Well, no one wants to be the smart girl. Everyone wants to be just the hottie or something. Even though I agree with you, she was always my favorite as well.
That’s a good question. I don’t know because I always write self-deprecating characters — with [Up All Night], obviously Christina Applegate is gorgeous. There’s no getting around it. But we write her very confident but she doesn’t strut around like the hottie. She’s good at her job and smart.
I don’t know, I don’t ever want to write sexy girls. I guess ’cause I’m really not one. I always just try to write self-assured, self-deprecating girls.
Like Miranda. Yeah, Miranda.
I feel like Christina’s character, Regan, is a fantastic role model, much like Miranda. Strangely enough, growing up my role models were Kate (Susan St. James) and Allie (Jane Curtain). They were these smart women, and like you said, were self-assured and self-deprecating but they weren’t flaky and stupid. And they were actually pretty confident in what they did, be it a homemaker or travel agent.

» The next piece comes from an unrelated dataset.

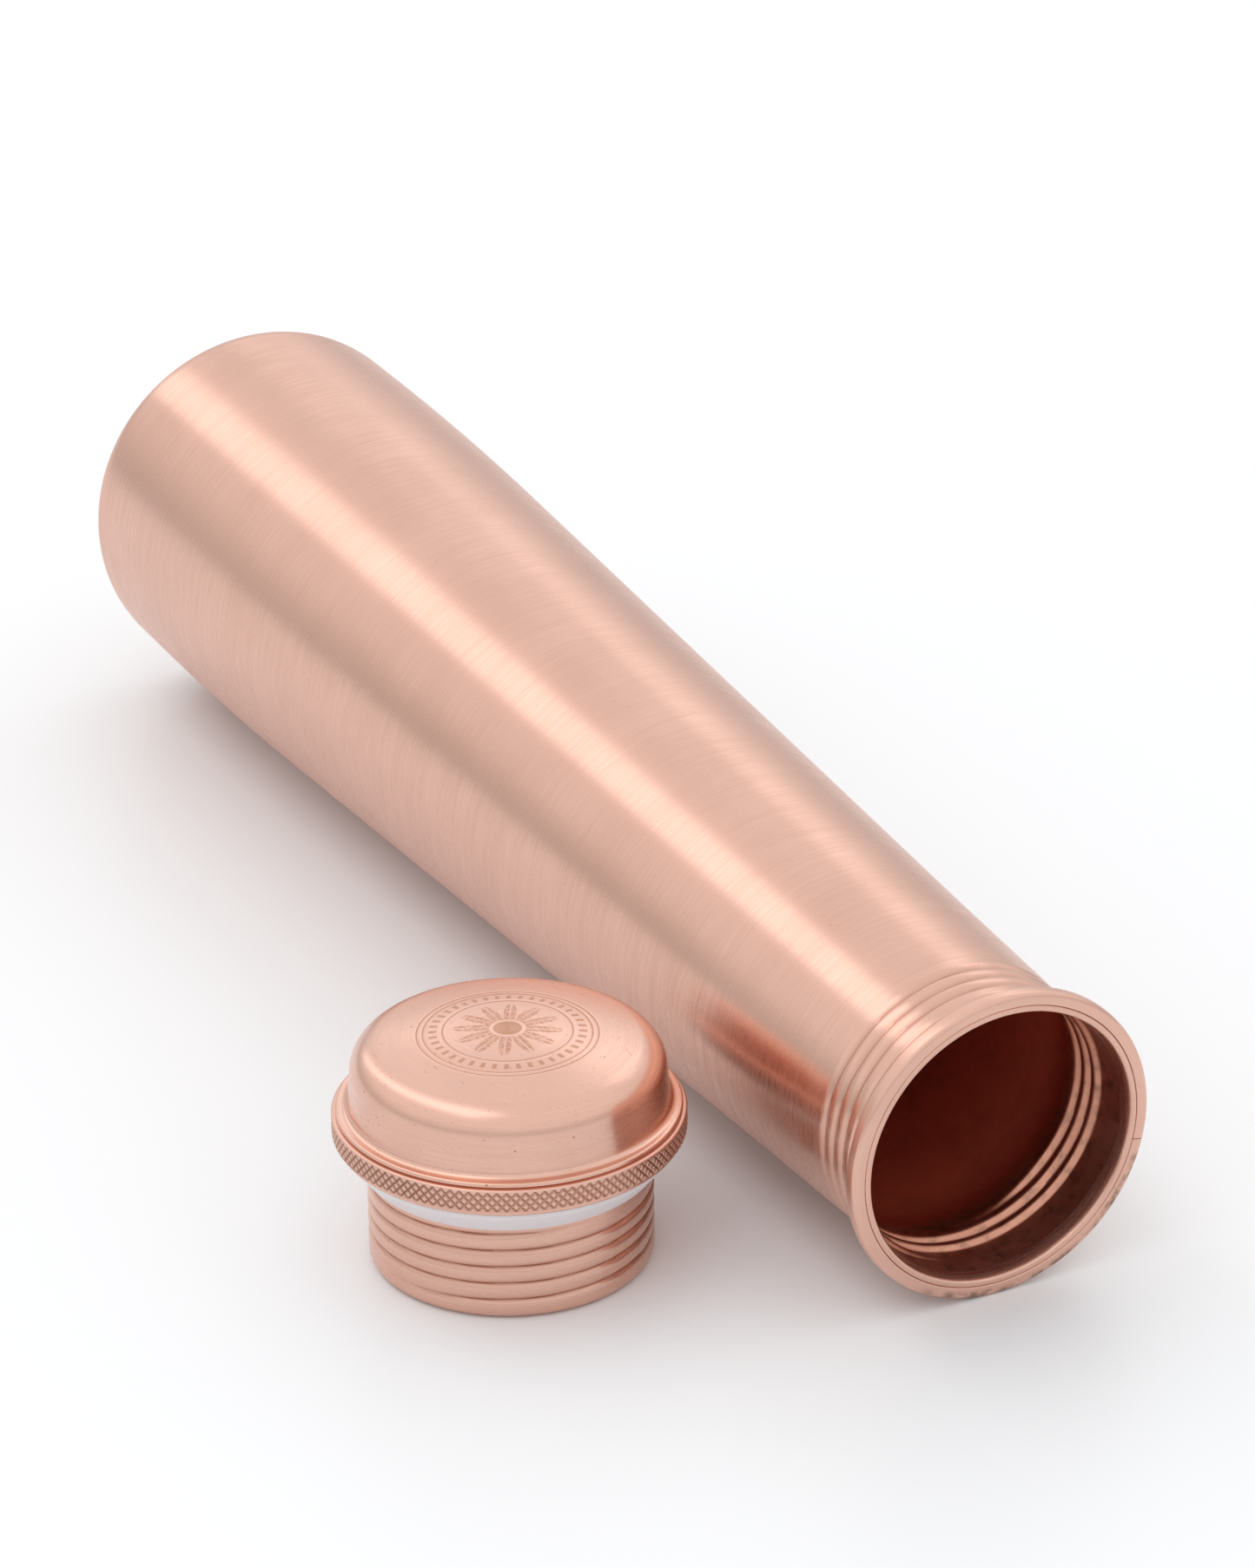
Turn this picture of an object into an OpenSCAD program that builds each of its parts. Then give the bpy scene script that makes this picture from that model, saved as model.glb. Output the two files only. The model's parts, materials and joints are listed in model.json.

It seems that television went through a phase of these women that were either harpies or terribly insecure. It’s really nice to see women like Reagan and Leslie Knope that are just very self-assured still a little neurotic. But they’re really good at what they do and they’re really relatable.
I’m glad you’re picking up on that. ‘Cause that’s been a goal of everyone at the show. And I know it’s a goal over at Parks. But we’re really just writing to those lady’s strengths, which is they are those ladies. They are so smart and so self-assured and great at what they do. And so it’s easy to write for a great lady. Both of those ladies are great ladies.
What has been the best compliment you’ve heard about Up All Night?
Honestly, what you just said, just about it being relatable and feeling real. Because that’s really been the goal of the show — to be funny and then real so that normal people can look at the show and think, “I recognize that in myself or we went through that.”
Up All Night airs Thursdays at 9:30p/8:30c on NBC.